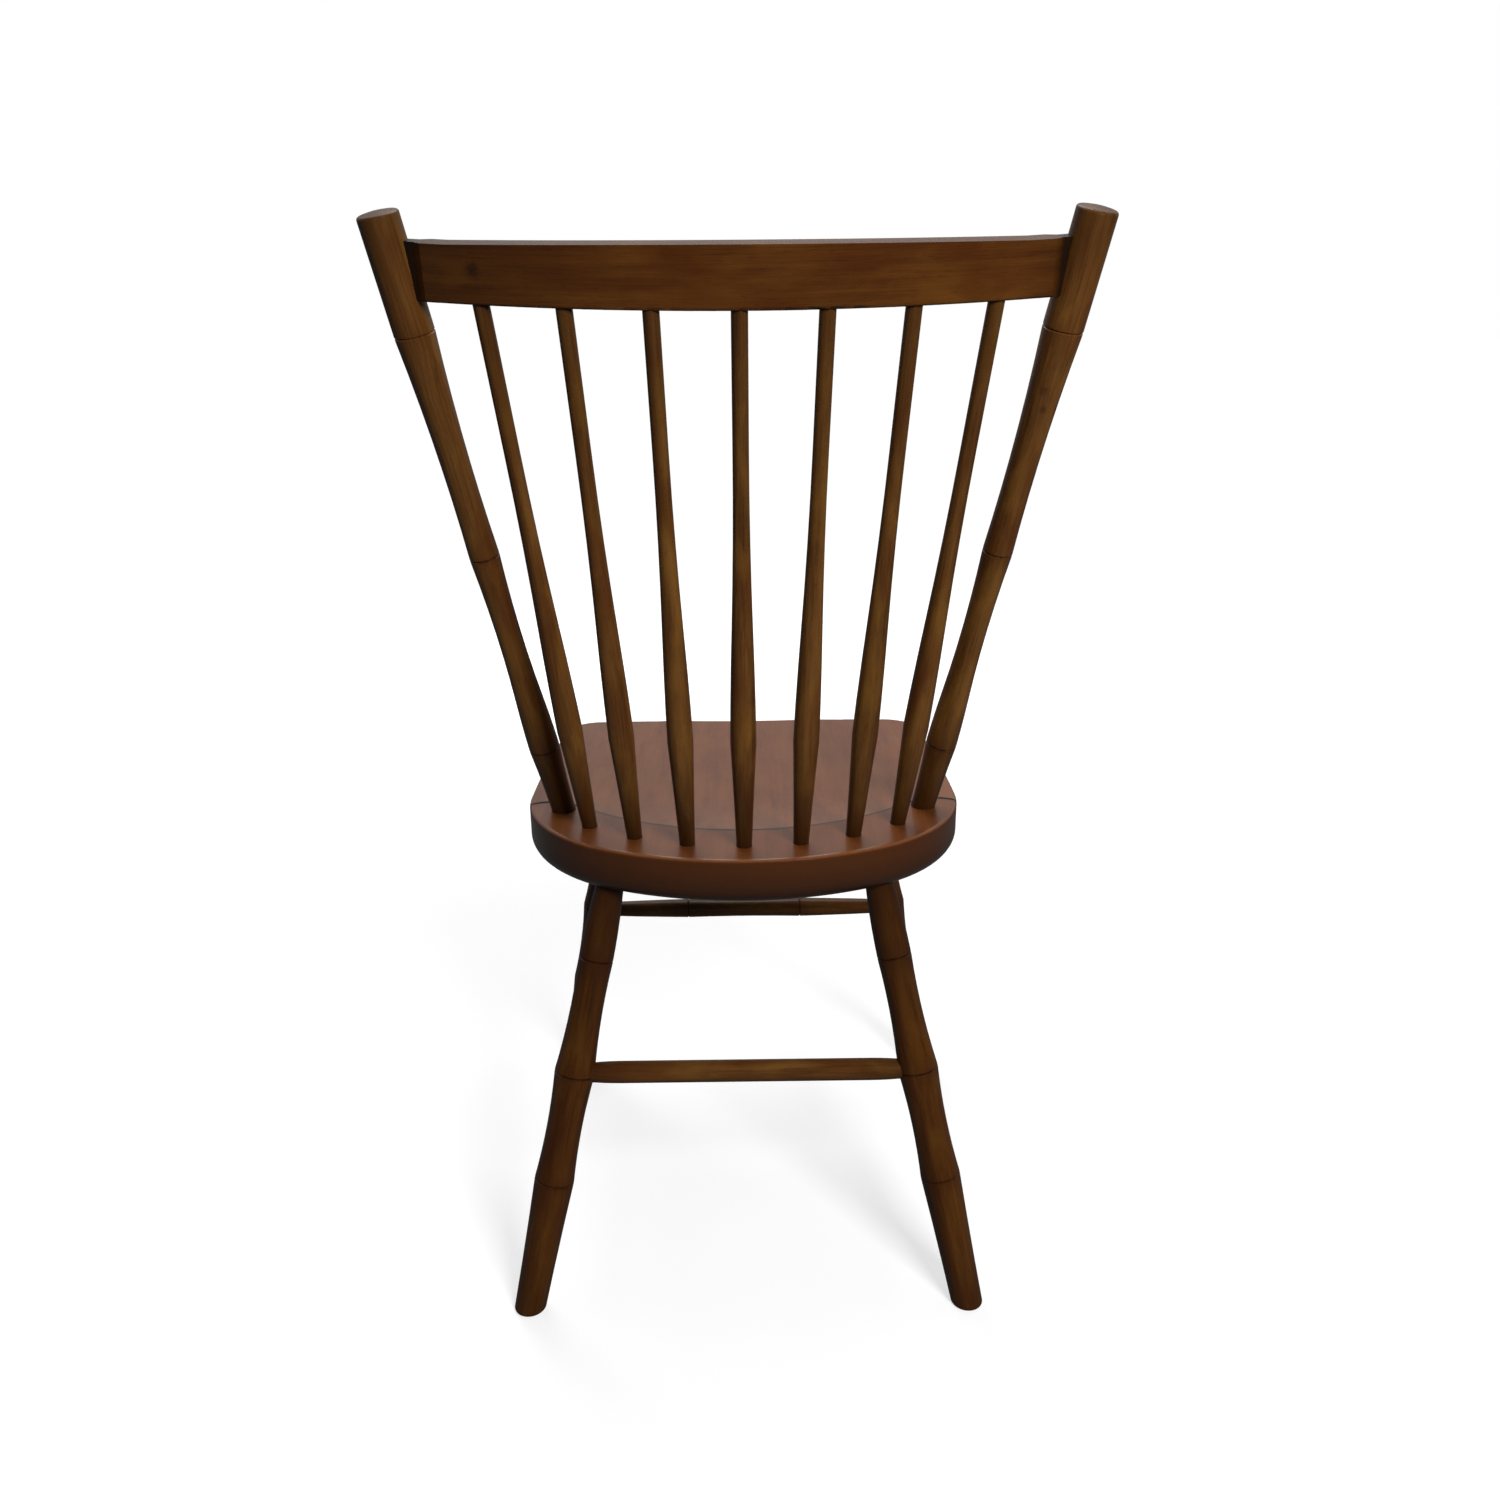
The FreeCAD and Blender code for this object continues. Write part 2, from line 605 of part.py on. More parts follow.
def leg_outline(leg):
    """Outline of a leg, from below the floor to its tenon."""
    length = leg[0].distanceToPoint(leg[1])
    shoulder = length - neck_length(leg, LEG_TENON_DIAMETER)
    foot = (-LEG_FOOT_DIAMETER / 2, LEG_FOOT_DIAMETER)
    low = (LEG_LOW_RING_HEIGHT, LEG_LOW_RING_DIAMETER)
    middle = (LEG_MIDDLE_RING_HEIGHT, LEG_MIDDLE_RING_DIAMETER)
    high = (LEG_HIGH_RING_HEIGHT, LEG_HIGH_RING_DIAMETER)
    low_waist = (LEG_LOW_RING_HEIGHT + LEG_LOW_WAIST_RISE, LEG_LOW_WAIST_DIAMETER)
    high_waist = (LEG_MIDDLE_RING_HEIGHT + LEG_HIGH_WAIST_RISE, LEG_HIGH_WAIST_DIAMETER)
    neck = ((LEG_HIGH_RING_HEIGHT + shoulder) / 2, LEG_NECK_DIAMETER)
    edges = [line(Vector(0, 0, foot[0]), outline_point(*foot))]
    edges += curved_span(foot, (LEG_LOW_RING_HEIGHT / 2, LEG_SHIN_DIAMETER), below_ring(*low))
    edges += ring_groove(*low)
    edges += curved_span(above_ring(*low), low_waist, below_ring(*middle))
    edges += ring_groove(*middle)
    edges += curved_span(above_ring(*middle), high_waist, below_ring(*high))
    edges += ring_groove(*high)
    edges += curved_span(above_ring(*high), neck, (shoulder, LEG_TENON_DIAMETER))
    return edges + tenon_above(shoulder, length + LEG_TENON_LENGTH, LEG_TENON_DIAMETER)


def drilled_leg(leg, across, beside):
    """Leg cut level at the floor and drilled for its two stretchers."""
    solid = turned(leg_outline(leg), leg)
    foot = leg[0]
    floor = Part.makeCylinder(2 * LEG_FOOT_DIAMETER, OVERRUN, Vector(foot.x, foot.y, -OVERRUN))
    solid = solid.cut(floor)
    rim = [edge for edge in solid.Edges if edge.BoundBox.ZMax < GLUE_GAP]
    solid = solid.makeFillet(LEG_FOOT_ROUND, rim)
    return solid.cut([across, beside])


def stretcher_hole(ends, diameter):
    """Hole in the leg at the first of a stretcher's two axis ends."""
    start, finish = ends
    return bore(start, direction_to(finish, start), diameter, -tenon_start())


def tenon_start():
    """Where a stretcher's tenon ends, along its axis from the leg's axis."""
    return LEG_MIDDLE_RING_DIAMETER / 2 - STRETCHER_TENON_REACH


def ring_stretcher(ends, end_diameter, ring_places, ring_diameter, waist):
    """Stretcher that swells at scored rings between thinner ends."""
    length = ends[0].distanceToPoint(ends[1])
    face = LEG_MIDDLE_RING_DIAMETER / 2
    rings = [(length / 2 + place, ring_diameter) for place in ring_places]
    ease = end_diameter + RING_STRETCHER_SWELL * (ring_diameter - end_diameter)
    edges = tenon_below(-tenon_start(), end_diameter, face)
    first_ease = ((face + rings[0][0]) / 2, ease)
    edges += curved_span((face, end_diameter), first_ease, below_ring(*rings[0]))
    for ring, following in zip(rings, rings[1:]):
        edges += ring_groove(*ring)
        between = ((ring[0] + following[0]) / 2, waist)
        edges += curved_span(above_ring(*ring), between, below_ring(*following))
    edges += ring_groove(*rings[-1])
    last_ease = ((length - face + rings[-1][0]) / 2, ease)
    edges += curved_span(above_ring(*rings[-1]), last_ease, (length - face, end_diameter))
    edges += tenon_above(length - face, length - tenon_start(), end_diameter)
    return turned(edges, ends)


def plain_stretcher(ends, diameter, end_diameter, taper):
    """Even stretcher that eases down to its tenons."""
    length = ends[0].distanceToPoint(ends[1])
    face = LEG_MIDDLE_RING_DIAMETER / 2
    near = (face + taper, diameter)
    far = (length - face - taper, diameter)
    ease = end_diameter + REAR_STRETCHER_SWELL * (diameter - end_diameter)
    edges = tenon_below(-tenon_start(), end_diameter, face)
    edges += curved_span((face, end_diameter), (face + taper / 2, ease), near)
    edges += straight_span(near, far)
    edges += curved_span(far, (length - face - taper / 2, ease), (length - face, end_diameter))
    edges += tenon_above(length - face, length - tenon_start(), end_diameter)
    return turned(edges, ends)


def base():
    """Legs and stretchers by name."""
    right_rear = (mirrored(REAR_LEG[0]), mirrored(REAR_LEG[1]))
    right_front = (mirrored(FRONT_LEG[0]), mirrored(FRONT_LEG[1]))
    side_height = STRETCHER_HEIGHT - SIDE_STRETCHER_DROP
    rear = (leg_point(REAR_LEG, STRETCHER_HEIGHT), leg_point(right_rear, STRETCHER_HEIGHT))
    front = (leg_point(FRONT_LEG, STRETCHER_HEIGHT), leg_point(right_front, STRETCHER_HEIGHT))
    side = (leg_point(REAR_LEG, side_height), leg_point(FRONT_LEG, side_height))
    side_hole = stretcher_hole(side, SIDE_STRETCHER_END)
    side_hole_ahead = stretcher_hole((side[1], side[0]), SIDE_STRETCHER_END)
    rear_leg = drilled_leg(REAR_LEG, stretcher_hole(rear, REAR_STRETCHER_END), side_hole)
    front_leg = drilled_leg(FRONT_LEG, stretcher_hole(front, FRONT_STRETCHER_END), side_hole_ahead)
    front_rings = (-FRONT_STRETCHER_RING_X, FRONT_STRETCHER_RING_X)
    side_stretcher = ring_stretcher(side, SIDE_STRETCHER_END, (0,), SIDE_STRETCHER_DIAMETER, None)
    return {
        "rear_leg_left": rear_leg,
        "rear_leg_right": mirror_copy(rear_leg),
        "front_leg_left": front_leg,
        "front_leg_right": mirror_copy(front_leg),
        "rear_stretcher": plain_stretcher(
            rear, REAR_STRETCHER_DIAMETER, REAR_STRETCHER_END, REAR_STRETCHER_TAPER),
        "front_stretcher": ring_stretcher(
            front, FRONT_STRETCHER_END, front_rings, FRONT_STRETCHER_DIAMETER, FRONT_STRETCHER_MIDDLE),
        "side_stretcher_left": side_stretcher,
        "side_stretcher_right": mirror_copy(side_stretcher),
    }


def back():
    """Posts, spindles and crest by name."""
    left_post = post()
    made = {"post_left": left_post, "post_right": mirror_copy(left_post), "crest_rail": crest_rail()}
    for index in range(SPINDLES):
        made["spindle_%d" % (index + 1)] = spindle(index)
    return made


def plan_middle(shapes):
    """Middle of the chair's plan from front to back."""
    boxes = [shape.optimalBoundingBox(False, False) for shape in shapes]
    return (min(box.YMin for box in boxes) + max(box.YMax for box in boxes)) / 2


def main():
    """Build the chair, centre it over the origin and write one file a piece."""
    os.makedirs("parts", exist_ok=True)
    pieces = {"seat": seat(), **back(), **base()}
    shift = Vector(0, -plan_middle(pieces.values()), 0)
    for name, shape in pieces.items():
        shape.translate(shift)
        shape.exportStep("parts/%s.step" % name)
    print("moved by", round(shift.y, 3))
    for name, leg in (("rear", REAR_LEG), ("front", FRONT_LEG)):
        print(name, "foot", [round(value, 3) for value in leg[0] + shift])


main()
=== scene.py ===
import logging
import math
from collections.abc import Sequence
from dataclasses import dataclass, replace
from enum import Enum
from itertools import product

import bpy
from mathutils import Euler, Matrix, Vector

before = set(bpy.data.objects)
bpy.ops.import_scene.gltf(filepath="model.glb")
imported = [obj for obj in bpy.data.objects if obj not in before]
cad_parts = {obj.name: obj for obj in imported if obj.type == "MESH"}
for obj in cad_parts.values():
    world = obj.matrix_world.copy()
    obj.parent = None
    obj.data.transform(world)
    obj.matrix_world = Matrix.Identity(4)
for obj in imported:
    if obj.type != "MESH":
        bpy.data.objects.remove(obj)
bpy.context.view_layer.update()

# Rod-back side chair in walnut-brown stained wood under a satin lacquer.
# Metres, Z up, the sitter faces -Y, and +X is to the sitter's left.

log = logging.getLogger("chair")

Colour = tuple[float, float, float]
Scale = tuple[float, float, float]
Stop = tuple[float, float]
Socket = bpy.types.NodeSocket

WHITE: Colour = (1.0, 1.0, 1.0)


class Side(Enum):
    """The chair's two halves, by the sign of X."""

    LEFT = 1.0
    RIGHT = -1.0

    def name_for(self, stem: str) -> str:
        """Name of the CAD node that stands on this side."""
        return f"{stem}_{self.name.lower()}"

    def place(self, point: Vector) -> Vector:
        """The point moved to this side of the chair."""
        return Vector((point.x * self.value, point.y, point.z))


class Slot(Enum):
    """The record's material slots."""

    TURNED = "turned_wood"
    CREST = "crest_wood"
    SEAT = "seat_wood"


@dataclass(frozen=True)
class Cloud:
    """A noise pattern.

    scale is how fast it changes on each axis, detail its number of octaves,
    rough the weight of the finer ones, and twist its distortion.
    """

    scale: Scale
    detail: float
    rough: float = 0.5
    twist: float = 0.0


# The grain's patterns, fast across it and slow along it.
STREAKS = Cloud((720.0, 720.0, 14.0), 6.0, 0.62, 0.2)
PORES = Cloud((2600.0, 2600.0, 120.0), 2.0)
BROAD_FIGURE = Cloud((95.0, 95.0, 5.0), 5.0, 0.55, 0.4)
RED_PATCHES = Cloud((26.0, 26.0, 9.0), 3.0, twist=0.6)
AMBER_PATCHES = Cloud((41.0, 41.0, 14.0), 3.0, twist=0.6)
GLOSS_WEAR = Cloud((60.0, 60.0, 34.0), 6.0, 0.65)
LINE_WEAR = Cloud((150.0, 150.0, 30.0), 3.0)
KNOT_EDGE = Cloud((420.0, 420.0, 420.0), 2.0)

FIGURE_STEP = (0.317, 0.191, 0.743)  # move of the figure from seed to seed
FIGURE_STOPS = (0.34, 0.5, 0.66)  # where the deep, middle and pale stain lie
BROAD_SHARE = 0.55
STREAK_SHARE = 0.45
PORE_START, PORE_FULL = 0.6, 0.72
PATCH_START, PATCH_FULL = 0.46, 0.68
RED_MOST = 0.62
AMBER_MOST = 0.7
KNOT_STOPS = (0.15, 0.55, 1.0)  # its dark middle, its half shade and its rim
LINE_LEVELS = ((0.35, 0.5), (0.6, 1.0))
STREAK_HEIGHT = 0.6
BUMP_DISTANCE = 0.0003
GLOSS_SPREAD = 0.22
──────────
What you need to do:
Reproduce verbatim only this range: the first line of the material through the line that contains "return edges +", inclusive.

In response:
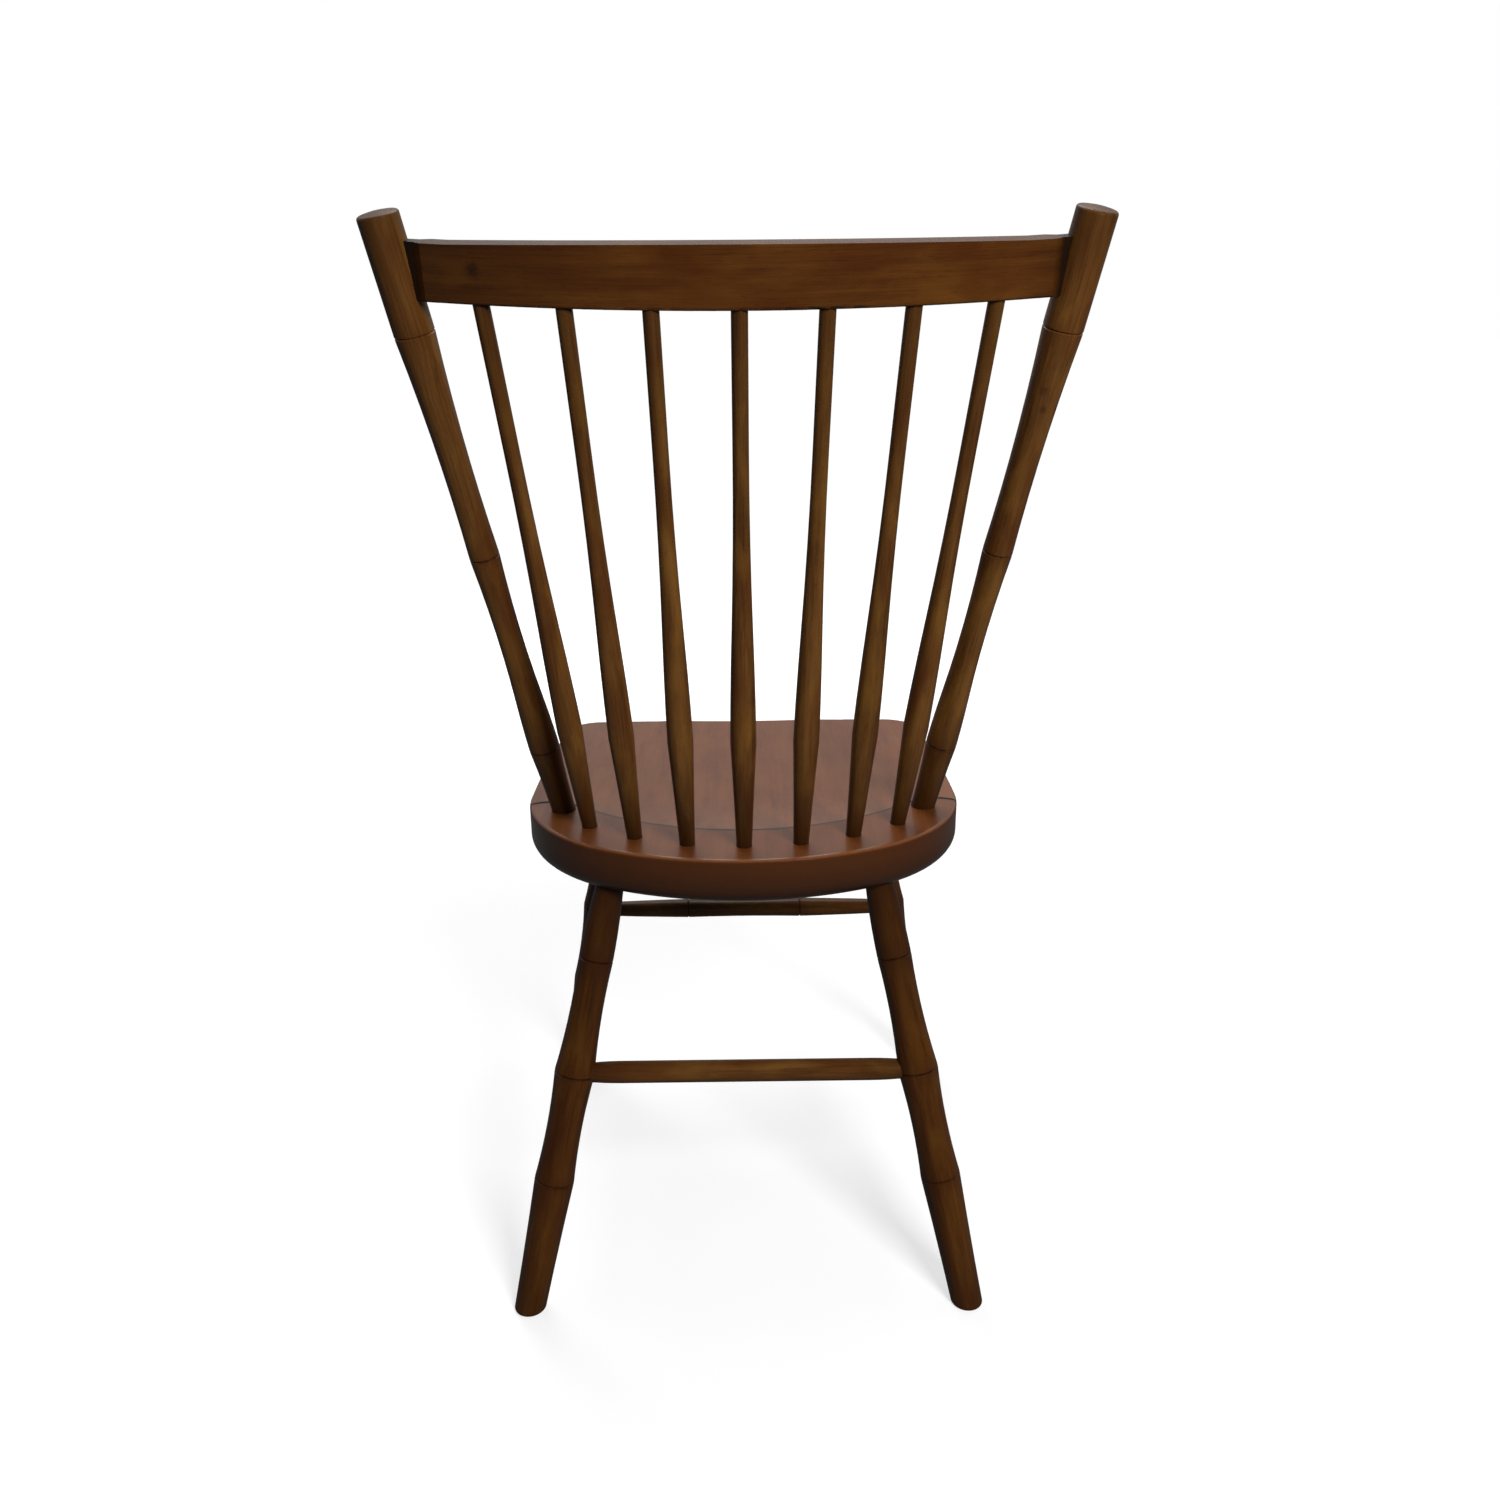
The FreeCAD and Blender code for this object continues. Write part 2, from line 605 of part.py on. More parts follow.
def leg_outline(leg):
    """Outline of a leg, from below the floor to its tenon."""
    length = leg[0].distanceToPoint(leg[1])
    shoulder = length - neck_length(leg, LEG_TENON_DIAMETER)
    foot = (-LEG_FOOT_DIAMETER / 2, LEG_FOOT_DIAMETER)
    low = (LEG_LOW_RING_HEIGHT, LEG_LOW_RING_DIAMETER)
    middle = (LEG_MIDDLE_RING_HEIGHT, LEG_MIDDLE_RING_DIAMETER)
    high = (LEG_HIGH_RING_HEIGHT, LEG_HIGH_RING_DIAMETER)
    low_waist = (LEG_LOW_RING_HEIGHT + LEG_LOW_WAIST_RISE, LEG_LOW_WAIST_DIAMETER)
    high_waist = (LEG_MIDDLE_RING_HEIGHT + LEG_HIGH_WAIST_RISE, LEG_HIGH_WAIST_DIAMETER)
    neck = ((LEG_HIGH_RING_HEIGHT + shoulder) / 2, LEG_NECK_DIAMETER)
    edges = [line(Vector(0, 0, foot[0]), outline_point(*foot))]
    edges += curved_span(foot, (LEG_LOW_RING_HEIGHT / 2, LEG_SHIN_DIAMETER), below_ring(*low))
    edges += ring_groove(*low)
    edges += curved_span(above_ring(*low), low_waist, below_ring(*middle))
    edges += ring_groove(*middle)
    edges += curved_span(above_ring(*middle), high_waist, below_ring(*high))
    edges += ring_groove(*high)
    edges += curved_span(above_ring(*high), neck, (shoulder, LEG_TENON_DIAMETER))
    return edges + tenon_above(shoulder, length + LEG_TENON_LENGTH, LEG_TENON_DIAMETER)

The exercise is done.